NOIRE !

Article publié dans la Lettre n° 385
du 21 septembre 2015


NOIRE ! Texte et mise en scène Christian Hahn avec Nadine Zadi.
Elles sont là, témoins autour du miroir, ces perruques ethniques qui cachent ou révèlent, objets de provocation ou de frustration enfouie. Elles écoutent Poppy, rieuse et protéiforme, qui se coule dans les avatars intimes, politiques ou historiques du long fleuve noir.
Elle est là et ne l’entend plus, la mère murée dans le silence déraciné d’une tradition qu’elle porte sur ses épaules. Tradition d’Afrique, de négritude involontaire ou magnifiée, d’un passé encombrant et si vivifiant. Tissage de couleurs et de peaux, caramel, cannelle, café au lait, de la sœur la plus noire au frère le plus clair.
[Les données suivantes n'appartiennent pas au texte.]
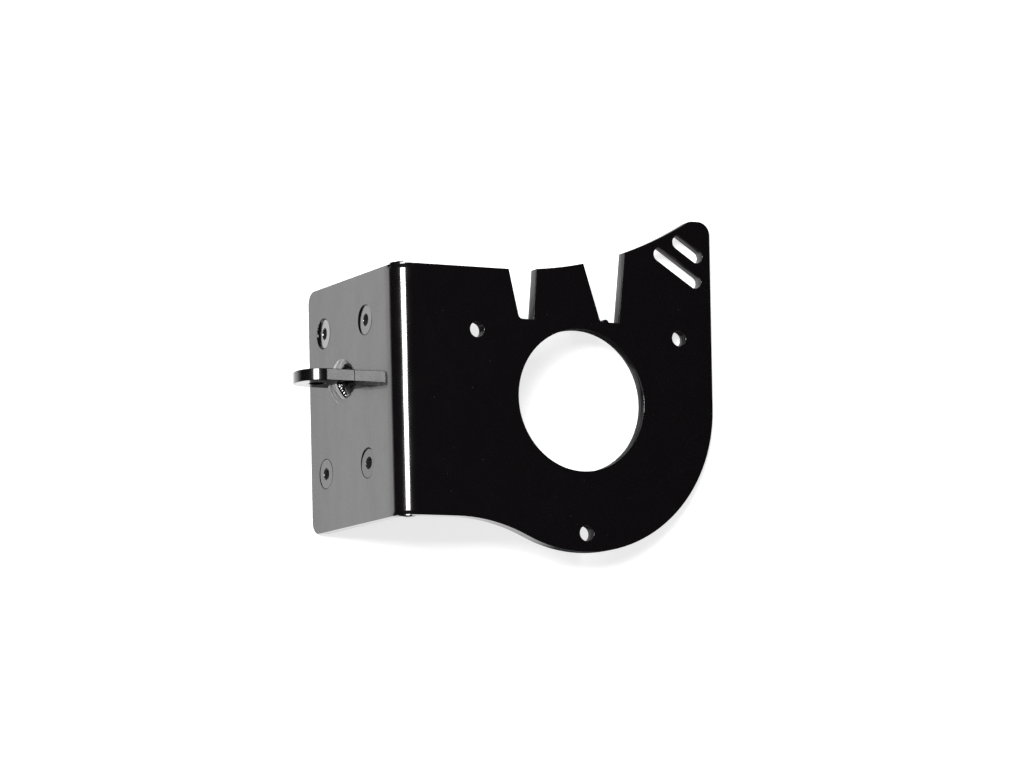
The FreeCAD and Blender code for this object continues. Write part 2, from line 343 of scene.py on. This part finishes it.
def wall_mask(tree, place, facing):
    """1 on the sheet's cut walls and in the flange's countersunk seats."""
    plate = above(tree, place["X"], PLATE_FROM_X)
    sideways = size_of(tree, facing["X"])
    edge = product(tree, below(tree, size_of(tree, facing["Y"]), WALL_NORMAL_Y),
                   larger(tree, plate, below(tree, sideways, FLANGE_EDGE_NORMAL_X)))
    seat = product(tree, below(tree, sideways, SEAT_NORMAL_X), above(tree, place["Y"], SEATS_FROM_Y),
                   difference(tree, 1.0, plate))
    return larger(tree, edge, seat)


def wall_shine(tree, where, place, facing):
    """Shine of the cut walls."""
    shine = mixed_value(tree, remap(tree, place["Z"], LOW_TO_HIGH_Z, (0.0, 1.0), smooth=True),
                        remap(tree, place["Y"], LOW_WALL_Y, LOW_WALL_SHINE, smooth=True),
                        remap(tree, place["Y"], HIGH_WALL_Y, HIGH_WALL_SHINE))
    lines = noise(tree, stretched(tree, where, CUT_LINES_STRETCH), *CUT_LINES)
    shine = total(tree, shine, remap(tree, lines, CUT_LINES_SHARES, CUT_LINES_SHINE))
    shine = difference(tree, shine, product(tree, noise(tree, where, *CUT_SPOTS), CUT_SPOTS_LOSS))
    shine = difference(tree, shine, remap(tree, facing["Z"], DOWN_NORMAL_Z, DOWN_LOSS))
    by_hole = product(tree, below(tree, size_of(tree, place["X"]), BOTTOM_HOLE_HALF),
                      above(tree, place["Z"], BOTTOM_HOLE_FROM_Z))
    bottom_edge = product(tree, below(tree, place["Z"], BOTTOM_EDGE_BELOW_Z),
                          below(tree, facing["Z"], BOTTOM_EDGE_NORMAL_Z), difference(tree, 1.0, by_hole))
    bottom_shine = remap(tree, place["X"], BOTTOM_EDGE_X, BOTTOM_EDGE_SHINE)
    return mixed_value(tree, bottom_edge, larger(tree, shine, LEAST_SHINE), bottom_shine)


def sheet_paint():
    """The sheet's paint: streaked on its faces, dull on its cut walls."""
    material, tree, shader, rough = paint_film("gloss_black_paint")
    where = geometry(tree, "Position")
    place = coordinates(tree, where)
    facing = coordinates(tree, geometry(tree, "Normal"))
    wall = wall_mask(tree, place, facing)
    streaks = noise(tree, stretched(tree, where, STREAKS_STRETCH), *STREAKS)
    film_shine = remap(tree, streaks, STREAKS_SHARES, STREAKS_SHINE)
    plug(tree, shader,
         Coat_Weight=mixed_value(tree, wall, film_shine, wall_shine(tree, where, place, facing)),
         Specular_IOR_Level=mixed_value(tree, wall, PAINT_SPECULAR, WALL_SPECULAR),
         Coat_Roughness=mixed_value(tree, wall, PAINT_COAT_ROUGH, WALL_COAT_ROUGH),
         Coat_IOR=mixed_value(tree, wall, PAINT_IOR, WALL_COAT_IOR),
         Roughness=total(tree, rough, product(tree, wall, DULL_ROUGH)))
    return material


# The lug's underside: dull and spattered on the weld's side of a slanting, ragged line
UNDER_NORMAL_Z = -0.7
SPATTER_SLOPES = (2.16, -1.1)
SPATTER_LINE = (-275.0 * MM, -273.0 * MM)
SPATTER_RAGS = (400.0, 3.0, 0.5)
SPATTER_RAG_SIZE = 2.0 * MM
SPATTER = (500.0, 3.0, 0.7)
SPATTER_SHARES = (0.50, 0.62)
SPATTER_SHINE = (0.04, 0.35)
SPATTER_SPECULAR = 0.05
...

Faire noir, être noir ? Noires et blanches comme les mains alternativement tournées, blanche à l’intérieur comme cette Noire de souche, Française de bouche qui, face à une cliente empêtrée dans son propre piège de condescendance larvée, observe avec un intérêt amusé les mœurs des passants indigènes.
A ce monologue dialogué, Nadine Zadi convoque les figures de l’Histoire, la grande, celle des politiques et des célébrités, et celle plus quotidienne des amitiés et des rencontres.
Mots et caresses de soie, rires et pleurs de soi. Elle enfile, dans un rythme jubilatoire, les perruques ambiguës de sa clientèle, les gestes de l’enfance naïve, les résistances têtues de Rosa Park ou de Martin Luther King, le talent douloureux de Michael Jackson ou militant d’Angela Davis. Elle boxe avec Mohammed Ali devant Mobutu, s’interroge sur Barack ou Michelle Obama, déguste les bananes de Joséphine Baker, zézaie en parodiant Autant en emporte le vent. Tout en s’effeuillant de ses robes en camaïeu de l’infini nuancier de la peau, elle dit, avec le lyrisme de la simplicité, les accents de Senghor ou de Césaire. Avant de se lover en dansant dans la posture des origines universelles. Formidable hymne de tendresse rieuse, et surtout d’amour féminin à l’Eve primordiale.
On est sous le charme, enchanté. A.D. Manufacture des Abbesses 18e.